One type of microfluidic device is a microfluidic chip. Microfluidic chips may include micro-scale features (or “microfeatures”), such as channels, valves, pumps, and/or reservoirs for storing fluids, for routing fluids to and from various locations on the chip, and/or for reacting fluidic reagents. In some cases, microfluidic chips may include more complex micro-scale structures such as mixing devices or sensors for performing other processing functions on the fluids. A microfluidic chip that integrates various microfeatures to provide various fluid processing functions is sometimes called a “Lab-on-a-chip.”
However, many existing microfluidic devices are prohibitively expensive or prohibitively difficult to operate to be suitable for many applications. For example, many existing systems are too expensive to be disposable or do not have enough programmed automation to be operated by an untrained field technician. Therefore, these systems cannot be used in certain non-laboratory environments. Moreover, many microfluidic systems are built for one specific application, and cannot be adapted or customized for other applications. Many microfluidic systems are not modular, and therefore cannot benefit from the efficiencies of mass-production or allow a user to reconfigure easily the system for various applications at hand.
Moreover, existing microfluidic systems lack adequate detection and analysis systems. While microfluidic devices deliver higher process speeds and require only small volumes of sample, these small volumes of samples are difficult to detect and analyze. By way of comparison, an exemplary non-microfluidic implementation is an Enzyme Linked Immunosorbent Assay (ELISA), using a 96 well microplate with a well diameter of 6 mm for the sample cuvet. In this case, the final volume for a spectrometer measurement is around 100 μl and corresponds to an optical path length for an optical detector of about 4 mm. In contrast, a typical microfluidic channel or reservoir may have a channel depth of less than about 100 microns. This optical path length is thus about 40-fold lower than for a conventional microplate assay, which can correspond to a 40-fold decrease in detection signal intensity.

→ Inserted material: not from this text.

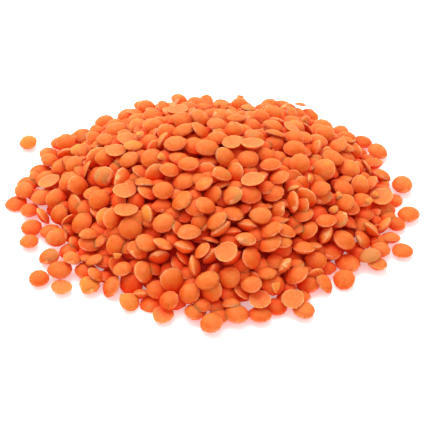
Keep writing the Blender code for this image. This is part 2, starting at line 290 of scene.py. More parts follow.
class Pour:
    """Lays lentils one by one on a height map."""

    def __init__(self, rule: HeapRule) -> None:
        """Start with a bare floor.

        Args:
            rule: The sizes of the heap and of the search.
        """
        self.rule = rule
        self.random = np.random.default_rng(rule.seed)
        self.columns = int(2 * rule.half_x / rule.cell)
        self.rows = int(2 * rule.half_y / rule.cell)
        self.height = np.zeros((self.rows, self.columns))
        self.lentils: list[Lentil] = []
        self.dense: list[tuple[float, int]] = []
        for share in np.linspace(0, 1, rule.dense_ring_count):
            around = 2 * math.pi * share * rule.radius_range[1]
            self.dense.append((share, max(1, int(around / rule.dense_step))))

    def cell(self, x: np.ndarray, y: np.ndarray) -> tuple[np.ndarray, np.ndarray]:
        """Return the rows and columns of the height map under points.

        Args:
            x: Distances to the right.
            y: Distances to the back.

        Returns:
            Row numbers and column numbers.
        """
        rule = self.rule
        column = np.clip(((x + rule.half_x) / rule.cell).astype(int), 0, self.columns - 1)
        row = np.clip(((y + rule.half_y) / rule.cell).astype(int), 0, self.rows - 1)
        return row, column

    def new_lentil(self) -> Lentil:
        """Return a lentil of random size."""
        rule = self.rule
        radius = self.random.normal(rule.lentil_radius, rule.radius_spread)
        radius = float(np.clip(radius, *rule.radius_range))
        ratio = self.random.normal(rule.rise_ratio, rule.ratio_spread)
        ratio = float(np.clip(ratio, *rule.ratio_range))
        oval = float(self.random.uniform(rule.oval_least, 1.0))
        split = bool(self.random.random() < rule.split_share)
        return Lentil(radius, radius * ratio, oval, split)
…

Furthermore, many existing detection systems do not adequately integrate to a microfluidic chip. As a result, an untrained technician may have difficulty interfacing the microfluidic chip to the detector in order to provide meaningful results. Finally, many existing systems use expensive optical components.
Thus, there exists a need for improved microfluidic systems for processing fluids, such as biological or chemical samples. It is desired that the systems are inexpensive and preferably disposable. It is desired that the systems be simple to operate and that many or substantially all of the fluid processing steps be automated. It is desired that the systems be customizable, and be modular such that the system can be easily and rapidly reconfigured to suit various applications. It is desired that the systems include integrated detection systems which provide high detection sensitivity, but are inexpensive and preferably disposable.